- Stated problem
Starting from the line that contains "obj.data.transform(world)", reproduce each line exactly through the end of the material, and include no other lines.

- Data shown
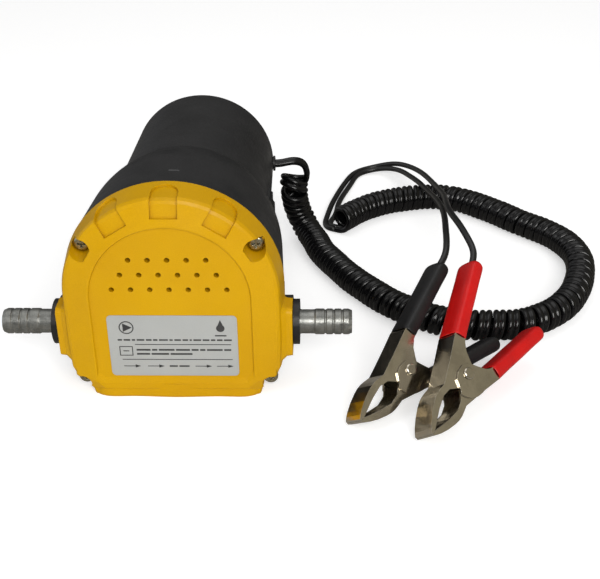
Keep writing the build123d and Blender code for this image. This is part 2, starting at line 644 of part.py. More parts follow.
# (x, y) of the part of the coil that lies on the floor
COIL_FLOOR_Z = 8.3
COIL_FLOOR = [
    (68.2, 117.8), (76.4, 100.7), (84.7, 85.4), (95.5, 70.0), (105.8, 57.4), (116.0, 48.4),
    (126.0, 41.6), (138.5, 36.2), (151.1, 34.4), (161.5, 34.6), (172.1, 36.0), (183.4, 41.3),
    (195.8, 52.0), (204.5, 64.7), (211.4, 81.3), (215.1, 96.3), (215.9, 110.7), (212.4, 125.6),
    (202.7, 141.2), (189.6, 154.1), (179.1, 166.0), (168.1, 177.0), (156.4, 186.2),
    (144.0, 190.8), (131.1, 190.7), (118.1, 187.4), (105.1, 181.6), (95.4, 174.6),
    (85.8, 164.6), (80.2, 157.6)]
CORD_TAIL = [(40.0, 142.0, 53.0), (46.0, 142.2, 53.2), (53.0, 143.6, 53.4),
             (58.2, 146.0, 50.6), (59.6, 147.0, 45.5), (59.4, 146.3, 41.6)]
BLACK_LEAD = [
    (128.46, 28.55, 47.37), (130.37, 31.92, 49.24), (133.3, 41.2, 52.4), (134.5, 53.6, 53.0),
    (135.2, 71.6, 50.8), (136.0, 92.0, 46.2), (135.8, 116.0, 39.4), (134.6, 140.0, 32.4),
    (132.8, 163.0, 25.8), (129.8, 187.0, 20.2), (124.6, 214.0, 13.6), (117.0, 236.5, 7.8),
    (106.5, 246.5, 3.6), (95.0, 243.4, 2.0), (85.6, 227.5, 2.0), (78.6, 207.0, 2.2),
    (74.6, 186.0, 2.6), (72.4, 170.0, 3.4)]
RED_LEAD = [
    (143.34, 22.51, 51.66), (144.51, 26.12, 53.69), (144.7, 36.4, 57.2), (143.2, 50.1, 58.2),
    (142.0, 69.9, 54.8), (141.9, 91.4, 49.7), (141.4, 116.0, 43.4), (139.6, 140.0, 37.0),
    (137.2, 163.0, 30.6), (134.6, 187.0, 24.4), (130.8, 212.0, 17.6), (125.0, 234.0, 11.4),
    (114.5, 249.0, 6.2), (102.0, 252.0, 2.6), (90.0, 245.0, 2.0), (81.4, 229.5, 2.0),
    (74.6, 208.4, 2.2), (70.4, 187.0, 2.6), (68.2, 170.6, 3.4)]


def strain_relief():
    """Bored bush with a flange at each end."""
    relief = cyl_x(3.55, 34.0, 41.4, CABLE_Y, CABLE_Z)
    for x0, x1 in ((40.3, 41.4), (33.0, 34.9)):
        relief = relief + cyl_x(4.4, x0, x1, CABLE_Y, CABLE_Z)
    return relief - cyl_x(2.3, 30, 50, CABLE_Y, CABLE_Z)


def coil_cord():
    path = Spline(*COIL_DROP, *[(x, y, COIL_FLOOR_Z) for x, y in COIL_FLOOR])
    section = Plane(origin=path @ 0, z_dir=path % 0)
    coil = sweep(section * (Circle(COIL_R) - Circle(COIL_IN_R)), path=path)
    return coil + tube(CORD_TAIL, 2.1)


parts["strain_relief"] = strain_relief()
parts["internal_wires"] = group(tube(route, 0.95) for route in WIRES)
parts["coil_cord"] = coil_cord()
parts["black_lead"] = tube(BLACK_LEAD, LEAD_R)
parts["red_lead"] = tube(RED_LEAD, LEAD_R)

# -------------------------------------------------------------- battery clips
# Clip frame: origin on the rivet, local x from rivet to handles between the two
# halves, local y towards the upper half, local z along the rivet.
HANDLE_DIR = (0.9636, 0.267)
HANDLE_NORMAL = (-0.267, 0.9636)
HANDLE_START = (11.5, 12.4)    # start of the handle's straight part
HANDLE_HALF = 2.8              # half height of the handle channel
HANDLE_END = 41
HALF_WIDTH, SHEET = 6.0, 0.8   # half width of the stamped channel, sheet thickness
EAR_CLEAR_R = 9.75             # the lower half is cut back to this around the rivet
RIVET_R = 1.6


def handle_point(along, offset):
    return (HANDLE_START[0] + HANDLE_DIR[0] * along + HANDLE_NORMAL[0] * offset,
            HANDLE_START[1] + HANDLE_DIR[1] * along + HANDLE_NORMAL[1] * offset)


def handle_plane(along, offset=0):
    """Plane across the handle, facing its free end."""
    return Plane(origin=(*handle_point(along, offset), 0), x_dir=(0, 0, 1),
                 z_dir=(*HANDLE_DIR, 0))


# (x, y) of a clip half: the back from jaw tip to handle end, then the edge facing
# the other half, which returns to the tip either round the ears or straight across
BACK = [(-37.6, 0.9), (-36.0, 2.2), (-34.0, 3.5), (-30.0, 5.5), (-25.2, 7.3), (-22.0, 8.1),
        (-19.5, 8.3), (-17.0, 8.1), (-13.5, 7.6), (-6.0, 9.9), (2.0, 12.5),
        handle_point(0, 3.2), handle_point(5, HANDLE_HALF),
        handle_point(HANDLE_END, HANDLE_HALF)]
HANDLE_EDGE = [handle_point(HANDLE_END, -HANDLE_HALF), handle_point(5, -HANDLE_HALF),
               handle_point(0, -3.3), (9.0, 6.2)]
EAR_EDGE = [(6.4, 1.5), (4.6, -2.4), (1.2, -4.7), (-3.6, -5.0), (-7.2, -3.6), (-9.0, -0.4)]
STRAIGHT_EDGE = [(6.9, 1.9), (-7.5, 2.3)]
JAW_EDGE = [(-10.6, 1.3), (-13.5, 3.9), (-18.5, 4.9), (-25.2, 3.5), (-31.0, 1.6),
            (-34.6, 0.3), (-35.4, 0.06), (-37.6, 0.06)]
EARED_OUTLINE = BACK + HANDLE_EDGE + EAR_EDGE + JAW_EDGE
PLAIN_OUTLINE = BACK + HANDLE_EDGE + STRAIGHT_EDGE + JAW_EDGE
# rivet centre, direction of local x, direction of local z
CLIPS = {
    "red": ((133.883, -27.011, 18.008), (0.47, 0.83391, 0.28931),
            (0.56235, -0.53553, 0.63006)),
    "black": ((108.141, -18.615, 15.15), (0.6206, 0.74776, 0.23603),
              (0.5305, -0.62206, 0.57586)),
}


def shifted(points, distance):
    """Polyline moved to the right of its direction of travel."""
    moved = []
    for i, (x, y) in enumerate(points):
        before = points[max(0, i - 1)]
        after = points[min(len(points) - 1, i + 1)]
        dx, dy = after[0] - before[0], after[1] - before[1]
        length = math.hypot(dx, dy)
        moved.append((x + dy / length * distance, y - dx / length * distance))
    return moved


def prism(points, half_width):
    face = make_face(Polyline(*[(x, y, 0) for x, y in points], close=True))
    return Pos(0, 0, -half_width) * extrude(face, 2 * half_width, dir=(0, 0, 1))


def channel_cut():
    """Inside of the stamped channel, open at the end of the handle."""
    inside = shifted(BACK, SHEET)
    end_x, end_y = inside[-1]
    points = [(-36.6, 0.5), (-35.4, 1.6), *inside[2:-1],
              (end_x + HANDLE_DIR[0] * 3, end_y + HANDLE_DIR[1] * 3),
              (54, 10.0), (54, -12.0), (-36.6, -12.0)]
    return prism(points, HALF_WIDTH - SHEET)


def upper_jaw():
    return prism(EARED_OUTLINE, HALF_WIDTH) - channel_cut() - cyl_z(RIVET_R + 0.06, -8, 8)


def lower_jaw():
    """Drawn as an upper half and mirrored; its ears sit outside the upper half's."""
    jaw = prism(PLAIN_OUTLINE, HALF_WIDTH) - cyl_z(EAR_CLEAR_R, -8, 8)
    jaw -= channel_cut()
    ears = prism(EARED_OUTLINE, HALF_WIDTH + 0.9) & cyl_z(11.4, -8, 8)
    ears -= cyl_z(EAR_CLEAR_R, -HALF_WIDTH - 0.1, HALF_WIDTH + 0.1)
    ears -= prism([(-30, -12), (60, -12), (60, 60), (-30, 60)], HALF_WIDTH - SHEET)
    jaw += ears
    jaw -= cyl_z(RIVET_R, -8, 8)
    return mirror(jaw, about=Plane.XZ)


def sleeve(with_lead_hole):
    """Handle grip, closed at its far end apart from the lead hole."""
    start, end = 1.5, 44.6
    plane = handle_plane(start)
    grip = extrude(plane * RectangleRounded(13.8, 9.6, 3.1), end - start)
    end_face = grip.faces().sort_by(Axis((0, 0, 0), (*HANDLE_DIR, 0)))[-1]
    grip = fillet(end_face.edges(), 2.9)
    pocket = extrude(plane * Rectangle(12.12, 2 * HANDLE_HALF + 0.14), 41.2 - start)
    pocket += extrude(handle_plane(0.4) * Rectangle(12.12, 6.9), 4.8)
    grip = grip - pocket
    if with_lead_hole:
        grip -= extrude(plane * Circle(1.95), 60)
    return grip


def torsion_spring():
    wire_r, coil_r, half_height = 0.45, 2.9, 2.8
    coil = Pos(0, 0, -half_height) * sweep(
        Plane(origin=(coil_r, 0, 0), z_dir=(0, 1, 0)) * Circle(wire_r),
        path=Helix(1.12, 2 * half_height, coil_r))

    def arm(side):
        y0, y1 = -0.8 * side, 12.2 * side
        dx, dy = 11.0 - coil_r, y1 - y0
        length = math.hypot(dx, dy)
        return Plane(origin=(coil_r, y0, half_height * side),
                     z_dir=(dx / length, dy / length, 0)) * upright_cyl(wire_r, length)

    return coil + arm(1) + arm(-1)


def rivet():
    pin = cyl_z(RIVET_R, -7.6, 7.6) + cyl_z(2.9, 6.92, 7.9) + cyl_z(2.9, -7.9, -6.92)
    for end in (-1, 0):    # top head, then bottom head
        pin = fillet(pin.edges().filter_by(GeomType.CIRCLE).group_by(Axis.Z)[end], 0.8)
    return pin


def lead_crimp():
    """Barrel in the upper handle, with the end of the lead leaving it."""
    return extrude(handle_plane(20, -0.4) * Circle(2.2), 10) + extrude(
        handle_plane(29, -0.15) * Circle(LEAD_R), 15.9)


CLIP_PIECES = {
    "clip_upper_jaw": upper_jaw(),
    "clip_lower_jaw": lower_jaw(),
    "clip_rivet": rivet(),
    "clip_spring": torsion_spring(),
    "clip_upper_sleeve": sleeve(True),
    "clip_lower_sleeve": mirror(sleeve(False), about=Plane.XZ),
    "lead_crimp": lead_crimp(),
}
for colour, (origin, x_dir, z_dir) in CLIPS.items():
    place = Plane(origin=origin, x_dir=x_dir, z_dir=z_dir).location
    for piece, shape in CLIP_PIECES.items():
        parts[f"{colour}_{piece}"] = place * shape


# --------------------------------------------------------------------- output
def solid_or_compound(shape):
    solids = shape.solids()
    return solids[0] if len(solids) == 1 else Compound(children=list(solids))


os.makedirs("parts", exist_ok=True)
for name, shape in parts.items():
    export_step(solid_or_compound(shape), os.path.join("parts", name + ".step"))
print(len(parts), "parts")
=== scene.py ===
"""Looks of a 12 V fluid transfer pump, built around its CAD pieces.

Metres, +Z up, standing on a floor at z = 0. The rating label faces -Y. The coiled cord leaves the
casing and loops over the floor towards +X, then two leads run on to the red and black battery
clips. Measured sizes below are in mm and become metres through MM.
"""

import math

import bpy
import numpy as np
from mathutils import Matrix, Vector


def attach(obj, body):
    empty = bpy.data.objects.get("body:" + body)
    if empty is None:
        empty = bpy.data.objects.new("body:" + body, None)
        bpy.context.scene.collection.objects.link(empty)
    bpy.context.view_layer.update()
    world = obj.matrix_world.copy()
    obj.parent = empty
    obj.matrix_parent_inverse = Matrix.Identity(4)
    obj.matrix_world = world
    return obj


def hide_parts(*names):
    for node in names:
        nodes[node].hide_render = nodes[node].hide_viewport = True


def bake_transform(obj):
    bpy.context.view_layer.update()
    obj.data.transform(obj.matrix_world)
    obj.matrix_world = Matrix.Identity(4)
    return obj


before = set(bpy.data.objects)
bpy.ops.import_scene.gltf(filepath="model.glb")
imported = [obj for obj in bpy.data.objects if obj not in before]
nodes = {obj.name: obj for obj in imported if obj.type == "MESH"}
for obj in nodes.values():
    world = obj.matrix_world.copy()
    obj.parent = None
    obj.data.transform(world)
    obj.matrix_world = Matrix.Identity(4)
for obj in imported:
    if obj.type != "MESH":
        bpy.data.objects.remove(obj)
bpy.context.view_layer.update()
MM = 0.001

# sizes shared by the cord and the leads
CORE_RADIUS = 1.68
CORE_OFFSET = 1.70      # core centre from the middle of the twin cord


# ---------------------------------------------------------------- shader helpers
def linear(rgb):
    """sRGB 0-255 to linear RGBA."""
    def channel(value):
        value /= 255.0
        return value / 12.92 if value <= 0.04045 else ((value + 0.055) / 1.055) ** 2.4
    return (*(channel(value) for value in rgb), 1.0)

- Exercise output
    obj.data.transform(world)
    obj.matrix_world = Matrix.Identity(4)
for obj in imported:
    if obj.type != "MESH":
        bpy.data.objects.remove(obj)
bpy.context.view_layer.update()
MM = 0.001

# sizes shared by the cord and the leads
CORE_RADIUS = 1.68
CORE_OFFSET = 1.70      # core centre from the middle of the twin cord


# ---------------------------------------------------------------- shader helpers
def linear(rgb):
    """sRGB 0-255 to linear RGBA."""
    def channel(value):
        value /= 255.0
        return value / 12.92 if value <= 0.04045 else ((value + 0.055) / 1.055) ** 2.4
    return (*(channel(value) for value in rgb), 1.0)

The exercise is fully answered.